Public concern over the inefficacy of institutions is evident enough. If this is to be translated into correctives, the argument and its premises would have to be widened. In a narrow, technical sense, the realm of law stands apart from the realm of morality. If however rule of law is understood to be rule of good law, then the moral quality of goodness would need to be injected in its interstices. These problems were anticipated by the framers, as is evident from Ambedkar’s words of caution to the Constituent Assembly:

‘The working of the constitution does not depend wholly upon the nature of the constitution. The constitution can provide only the organs of the State, such as the Legislature, the Executive and the Judiciary. The factors on which the working of those organs of the state depend are the people and the political parties they will set up as their instruments to carry out their wishes and their politics. Who can say how the people of India and their parties will behave’.

Ambedkar’s foresight in anticipating the source of problems is evident from yet another remark:

‘On the 26th January 1950, we are going to enter into a life of contradictions. In politics we will have equality and in social and economic life we will have inequality. In politics we will be recognizing the principle of one man one vote and one vote one value. In our social and economic life, we shall by reason of our social and economic structure, continue to deny the principle of one man one value. How long shall we continue to deny equality in our social and economic life? If we continue to deny it for long, we shall do so only by putting our political democracy in peril. We must remove this contradiction at the earliest possible moment else those who suffer from inequality will blow up the structure of democracy which this Constituent Assembly has so laboriously built up’.

Would it be an exaggeration to say these words are an eloquent, and sufficient, commentary on the multiple crises that confront the Republic within the Parliament and in far flung corners of the country?

The unraveling of social consensus, anticipated by Ambedkar, has come about principally on account of the inequities of the growth process and also, in a sense, due to a balkanization of the mind. This has wider implications since democracy and the rule of law are inextricably connected to each other; a decline in one would inevitably impact the other adversely. For this reason John Adam’s premonition, leaning on the side of excess, is nevertheless a warning that should be heeded: ‘Democracy’, he said, ‘never lasts long. It soon wastes, exhausts and murders itself. There never was a democracy that did not commit suicide.’

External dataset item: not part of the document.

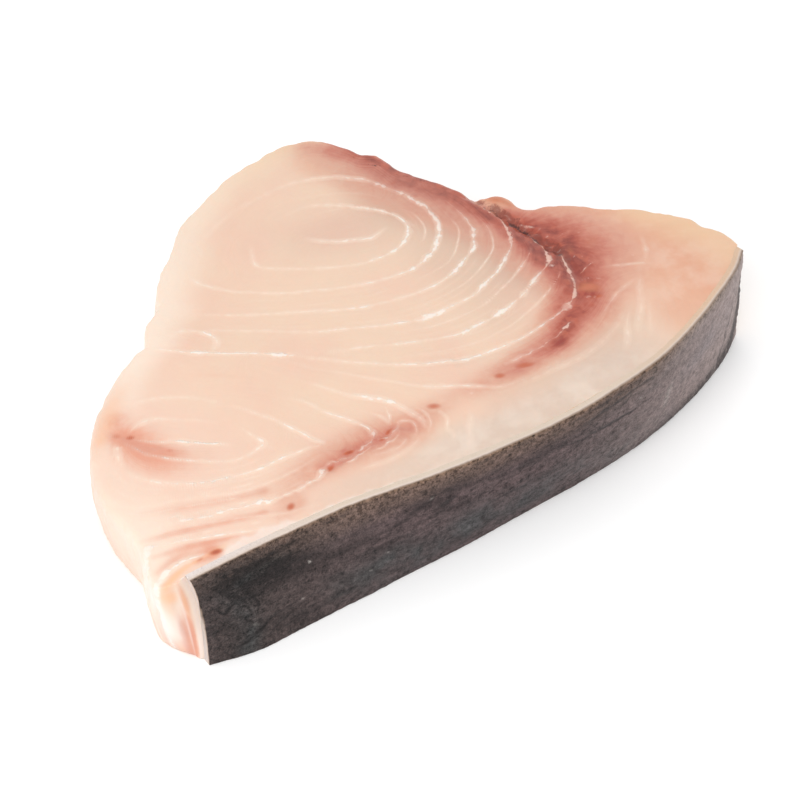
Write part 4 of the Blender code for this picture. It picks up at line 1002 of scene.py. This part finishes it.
skinForm = {
    "columns": 560,
    "rows": 84,
    "edgeDepths": (0.0, 0.05, 0.12, 0.2, 0.35, 0.55, 0.78, 1.0),  # shares of the way in, at a cut edge
    "innerRows": 8,
    "edgeRounding": 0.25,
    "edgeRoundingDepth": 0.5,
    "endSlantLength": 4.0,
    "overlap": 0.12,  # how far the hidden inner face sits inside the flesh
    "ripples": 0.10,
    "lumps": 0.16,
    "pits": 0.05,
    "markWander": 0.35,
}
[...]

No serious observer of the Indian scene can deny the signs of waste and exhaustion. The challenge then is to address the problem both in its totality and in its individual segments and endeavour to seek a consensus afresh. This would need to take into account the imperatives of entitlement and empowerment, translating each of these into state policies, and develop the resolve to implement them. It would also require a commitment from the media and the civil society to uphold the rule of law.

Ladies and gentlemen

A mind trained in law is an invaluable asset. Our Law schools have an important function in promoting advocacy and legal knowledge and shaping the common man’s understanding of the rule of law. Legal education has an important role to play in the establishment of a law-abiding society. However the increased interest in the legal profession, evident from enhanced enrolment in law courses, has not translated into a greater respect for law.

The Indian Law Institute has fulfilled an important role in promoting legal research and in cultivating the science of law. In the years to come, many of the young people graduating today would serve the country in upholding the rule of law, not only as a legal professional or as an academic, but also in diverse fields of public life and national activity. As they go through life, they would do well to remember the advice given by an Englishman who was not a lawyer but had much to do with law: ‘Because law is a part of life it must enter into relations with those parts of life by which it is largely determined’.

It remains for me to thank you once again for inviting me to this solemn occasion.